3. Assume that the smartcard has a copy of the PIN stored in its Flash memory. When the user enters a pin on the ATM keypad, the ATM must somehow verify that the PIN entered is the same as the PIN stored on the card. Obviously, one cannot just send the PIN to the other as plaintext and enquire "is this the right PIN?", accepting a yes or no answer.

a) Suppose the ATM encrypts the PIN, transmits the encrypted PIN to the smartcard, and then lets the card decrypt the PIN and check it. Ignoring questions about what key (or keys) are used, does this solve any of the problems with the original scheme? (1 Point)

This is a bad idea because the response from the card to the ATM is implied to be either "match" or "no match", so independent of the security of the cryptography used, we could attack the system by building a card that always claims "match". Even if the system first validated the card, we could mount a man-in-the-middle attack, using a valid card, and then substituting "match" for whatever reply the card made, in order to defeat the PIN checking done by the ATM.

Half the class got this. Another quarter of the class earned partial credit by identifying secondary security problems without seeing this primary problem.

b) Suppose the smartcard encrypts the PIN, transmits the encrypted PIN to the ATM, and then the ATM decrypts the PIN and checks it. Ignoring questions about what key (or keys) are used, does this solve any of the problems with the original scheme? (1 Point)

This scheme is quite workable. More students got full credit here than on part a. Fewer students focused on secondary issues, and fewer earned no credit. Apparently, some students had difficulty "ignoring questions about what key (or keys) are used" and thought that this implied that bad key management was used (where in fact, it was just pushing this issue off until part c, where the key management question is addressed directly.)

c) Go back and check the original background information provided for this exam. This information contains hints that are sufficient to answer the following: What key or keys should be used for the cryptography outlined in parts a and b, and is this symmetric key or a public key cryptography. (2 Points)

We are given that the smart card has only a small EEPROM. This prevents the smart card from holding any significant database of public keys. Furthermore, customers expect that, when a new ATM is installed, their card will work in that ATM without any special preparation, so even if the card could hold an infinite database, it could not hold the public keys of all ATMs. So, any answer involving public key cryptography must not require the smart card to know the public key of the ATM.
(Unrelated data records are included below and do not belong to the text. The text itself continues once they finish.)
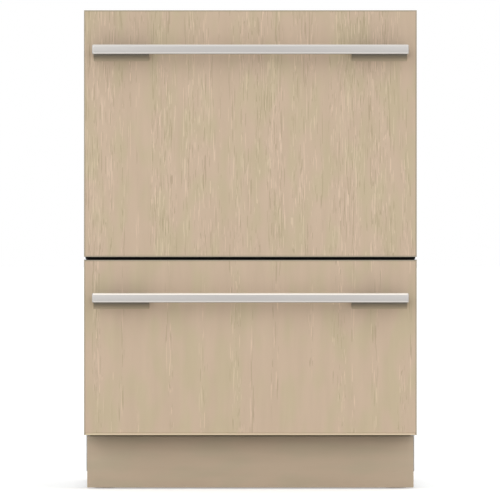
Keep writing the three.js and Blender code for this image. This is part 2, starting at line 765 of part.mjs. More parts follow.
function washPump(name) {
  const motor = rod([0, 0, -PUMP_HEIGHT], [0, 0, 0], PUMP_RADIUS, 28);
  const z = -PUMP_HEIGHT / 2;
  const outlet = rod([0, 0, z], [0, PUMP_RADIUS + PUMP_OUTLET_REACH, z], PUMP_OUTLET_RADIUS, 12);
  return piece(name, motor.add(outlet), darkPlastic);
}

// The round filter plate over the sump, with the turned cap of the drain filter on it.
function filterPlate(name) {
  const radius = SUMP_RADIUS - FILTER_PLATE_GAP;
  const plate = loft([roundRing(radius, -FILTER_PLATE_THICKNESS), roundRing(radius, 0)]);
  const capX = FILTER_CAP_OFFSET;
  const cap = rod([capX, 0, -OVERLAP], [capX, 0, FILTER_CAP_HEIGHT], FILTER_CAP_RADIUS, 16);
  const hole = rod(
    [0, 0, -FILTER_PLATE_THICKNESS - OVERLAP],
    [0, 0, OVERLAP],
    POST_RADIUS + FILTER_PLATE_GAP,
    16,
  );
  return piece(name, plate.add(cap).subtract(hole), greyPlastic);
}

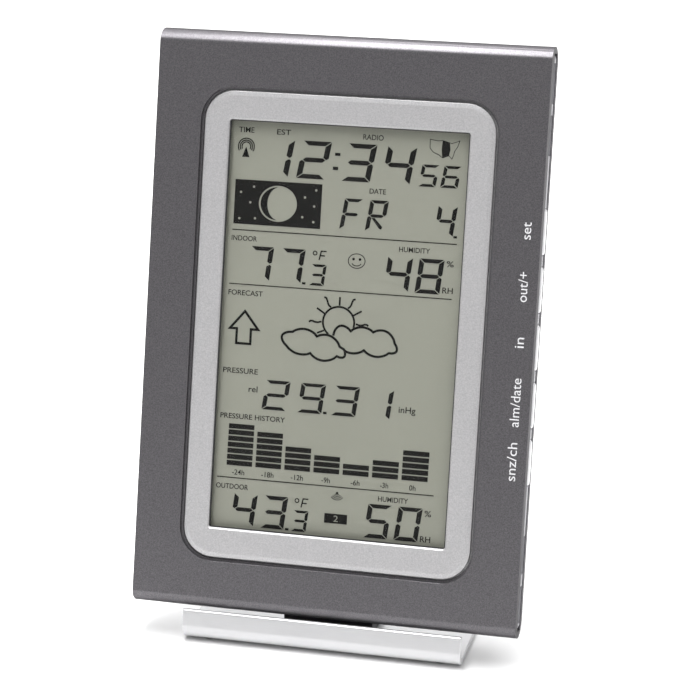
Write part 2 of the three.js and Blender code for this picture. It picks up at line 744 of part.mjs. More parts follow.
// The dark saddle: a toe under the unit, a tower behind it, and the tongue that fits the socket.
function standSaddle() {
  const base = PLATE_RAISE + PLATE_THICK + 0.2;
  const toeTop = UNIT_RAISE + BOTTOM - SADDLE_TOE * Math.tan(LEAN) - 0.4;
  const heel = leaned(TOWER_FACE, BOTTOM - 0.4);
  const side = outline([
    [SADDLE_TOE, base],
    [SADDLE_HEEL, base],
    [SADDLE_HEEL, base + 2.4],
    leaned(TOWER_BACK + 1, 3),
    leaned(TOWER_BACK, TOWER_HIGH),
    leaned(TOWER_FACE, TOWER_HIGH),
    heel,
    [SADDLE_TOE, toeTop],
  ]);
  const tongueSide = outline([
    leaned(TONGUE.face, TOWER_HIGH - 1),
    leaned(TONGUE.back, TOWER_HIGH - 1),
    leaned(TONGUE.back, TONGUE.high),
    leaned(TONGUE.face, TONGUE.high),
  ]);
  const tower = sideways(side, -SADDLE_HALF, SADDLE_HALF);
  const tongue = sideways(tongueSide, -TONGUE_HALF, TONGUE_HALF);
  const pilots = saddleScrewPlaces().map(([x, y]) => rodZ(x, y, 0, 12, 1.8, 12));
  return piece("stand_saddle", cut(joined(tower, tongue), ...pilots), charcoal);
}

function saddleScrews() {
  const head = PLATE_RAISE + 0.1;
  const profile = [[0, head], [2.7, head], [2.7, head + 1], [1.4, head + 1], [1.4, 11], [0, 11]];
  return saddleScrewPlaces().map(([x, y], i) => {
    const upright = turned(profile, SCREW_SIDES).rotateX(Math.PI / 2).translate(x, y, 0);
    return piece("saddle_screw_" + (i + 1), upright, steel);
  });
}

function footPads() {
  const front = 7;
  const back = PLATE_BACK - 7;
  return atCorners(PLATE_HALF - 8, [front, back], (x, y, n) =>
    piece("foot_pad_" + n, rodZ(x, y, 0, FOOT_THICK, FOOT_RADIUS, 16), rubber));
}

// ---- assembly ----

const displayUnit = group(
  frontFascia(),
  bezelRing(),
  displayLens(),
  lcdGlass(),
  lcdHolder(),
  zebraStrip("zebra_strip_left", -1),
  zebraStrip("zebra_strip_right", 1),
  mainBoard(),
  boardScrews(),
  chipDome(),
  crystalCan(),
  pressureSensor(),
  humiditySensor(),
  buzzer(),
  receiverBoard(),
  receiverAntenna(),
  ferriteRod(),
  ferriteCoil(),
  batteryLead("battery_lead_red", 34, 58, redLead),
  batteryLead("battery_lead_black", 40, 42, blackLead),
  keyBoard(),
  keyRibbon(),
  buttonCentres().map(([, z, n]) => keySwitch(n, z)),
  buttonCentres().map(([name, z]) => buttonCap(name, z)),
  midFrame(),
  rearCover(),
  batteryCover(),
  cell("battery_lower", CELL_HEIGHTS[0], -1),
  cell("battery_upper", CELL_HEIGHTS[1], 1),
  contactSpring("battery_spring_lower", CELL_HEIGHTS[0], 1),
  contactSpring("battery_spring_upper", CELL_HEIGHTS[1], -1),
  contactPlates(),
  caseScrews(),
);
displayUnit.rotation.x = -LEAN;
displayUnit.position.z = UNIT_RAISE;

const stand = group(standPlate(), standSaddle(), saddleScrews(), footPads());

const station = group(displayUnit, stand);
const extent = new THREE.Box3().setFromObject(station, true);
station.position.y = -(extent.min.y + extent.max.y) / 2;

export default group(station);
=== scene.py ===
import json
import math

import bmesh
import bpy
from mathutils import Matrix, Vector

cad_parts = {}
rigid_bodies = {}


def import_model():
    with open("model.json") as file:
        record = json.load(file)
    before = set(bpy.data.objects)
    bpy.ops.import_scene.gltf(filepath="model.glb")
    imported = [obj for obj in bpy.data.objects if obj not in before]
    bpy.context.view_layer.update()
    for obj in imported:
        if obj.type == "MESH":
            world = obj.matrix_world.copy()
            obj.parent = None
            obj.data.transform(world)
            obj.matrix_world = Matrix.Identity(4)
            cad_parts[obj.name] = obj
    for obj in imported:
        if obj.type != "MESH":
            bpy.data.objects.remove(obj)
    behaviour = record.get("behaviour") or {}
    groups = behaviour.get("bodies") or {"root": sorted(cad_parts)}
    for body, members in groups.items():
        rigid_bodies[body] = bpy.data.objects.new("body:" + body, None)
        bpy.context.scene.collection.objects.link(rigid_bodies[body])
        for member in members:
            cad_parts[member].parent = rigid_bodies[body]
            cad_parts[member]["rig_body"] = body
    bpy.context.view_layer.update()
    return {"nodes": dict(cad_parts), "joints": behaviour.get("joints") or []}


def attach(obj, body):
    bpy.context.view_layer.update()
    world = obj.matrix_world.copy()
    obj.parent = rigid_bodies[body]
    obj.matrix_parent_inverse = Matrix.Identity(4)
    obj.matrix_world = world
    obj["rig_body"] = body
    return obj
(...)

Question one suggested that the bank database and the card could easily share a private key.

1 in 5 did well here, and a few more lost credit for vague or odd but basically sound answers. 1 in 3 suggested using public key cryptography in a way that required a database of ATM keys on the card, earning half credit. Almost as many proposed weaker schemes, for example, using the PIN as a key; using a 4-digit key is dangerously weak in the first place, and this suggestion contradicts the assumptions of both parts a and b, where it is plainly stated that the PIN is encrypted and transmitted.

4. Background: A computer system has a paged memory management unit, so that the most significant bits of the virtual address select the page-table entry to use, where the page-table entry identifies the actual physical address where the indicated page is stored. On this machine, traps turn off the MMU. There are two operating systems for this machine:

OS-A allocates the entire virtual address space to the user process, and the entire operating system runs with the MMU turned off, so in effect, all system calls are done directly by trap handlers.
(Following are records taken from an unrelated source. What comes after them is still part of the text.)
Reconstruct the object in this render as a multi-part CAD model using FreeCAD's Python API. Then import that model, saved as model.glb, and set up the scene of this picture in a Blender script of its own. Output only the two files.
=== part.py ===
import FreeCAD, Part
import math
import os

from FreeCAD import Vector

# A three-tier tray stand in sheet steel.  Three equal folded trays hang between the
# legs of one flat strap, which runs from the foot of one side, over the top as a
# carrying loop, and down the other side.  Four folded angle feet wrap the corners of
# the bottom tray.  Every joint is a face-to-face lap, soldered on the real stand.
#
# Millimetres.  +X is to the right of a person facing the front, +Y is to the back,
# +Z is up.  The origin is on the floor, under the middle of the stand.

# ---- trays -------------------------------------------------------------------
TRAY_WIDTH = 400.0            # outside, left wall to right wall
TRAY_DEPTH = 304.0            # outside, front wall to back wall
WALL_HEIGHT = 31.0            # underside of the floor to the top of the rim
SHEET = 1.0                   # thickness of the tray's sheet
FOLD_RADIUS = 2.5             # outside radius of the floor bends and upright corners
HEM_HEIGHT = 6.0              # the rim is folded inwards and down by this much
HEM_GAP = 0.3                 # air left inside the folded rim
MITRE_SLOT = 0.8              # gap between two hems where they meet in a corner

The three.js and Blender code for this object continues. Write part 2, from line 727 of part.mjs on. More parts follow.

OS-B splits the virtual address space so that the high pages of the virtual address space are allocated to the user process, while the low pages are used by the system. In user state, the low pages of the virtual address space are all invalid. The trap handler simply makes the low pages valid and then turns the MMU back on to execute the system code in the low part of the address space.

a) When a user passes a pointer to a system call in OS-A, what extra work, if any, does the system have to do in order to access the memory location that the user intended to be referenced by that pointer? (2 Points)

The system must take pointers passed by the user and perform virtual to physical address translation on those pointers before using them, since the user's pointers are useless with the memory management unit turned off. This translation involves replacing the page field in each of the user's pointers with the physical address of that page, and it may involve more complex operations if the pointer refers to an object that could span a page boundary.

1 in 5 did well here, and a similar number earned 3/4 credit by having answers that were largely correct, for example, by suggesting that the MMU would have to be turned back on before the pointer could be used (unfortunately, if the MMU is on, the operating system code cannot be executed, so this will not work).

Half the class earned no credit, frequently expressing a complete misunderstanding of how the systems operate or of what an MMU does. This is of great concern. 22C:60 is supposed to cover this issue in at least a little detail, and all of the texts I have seen for 060 contain at least some coverage.

b) When a user passes a pointer to a system call in OS-B, what extra work if any, does the system have to do in order to access the memory location that the user intended to be referenced by that pointer? (2 Points)

No work at all. The system may directly follow any pointer passed by the user, since the system is in the same address space.

1 in 4 did well here. A significant number, however, diluted good answers by mixing in questions of parameter validation. Validation is not needed to access memory, but only to determine if this access is permitted, a separate question (part d).

c) Does OS-A require extra code for parameter validation in order to protect it from damaging itself because of invalid pointers passed by users? (2 Points)

No. All pointers issued by the user are inherently legal, because the entire virtual address space belongs to the user. The translation discussed in part a does all the work necessary to prepare for use of such pointers.

1 in 3 did well here.

d) Does OS-B require extra code for parameter validation in order to protect it from damaging itself because of invalid pointers passed by users? (2 Points)

Yes. All pointers must be compared with the fence value that splits the address space between user and system. Failure to do so allows the user to issue an address to a system call that causes the system to perform unsafe operations on system memory, perhaps altering or disclosing critical information.

Half the class got this. Misunderstandings frequently centered on the very nature of system calls.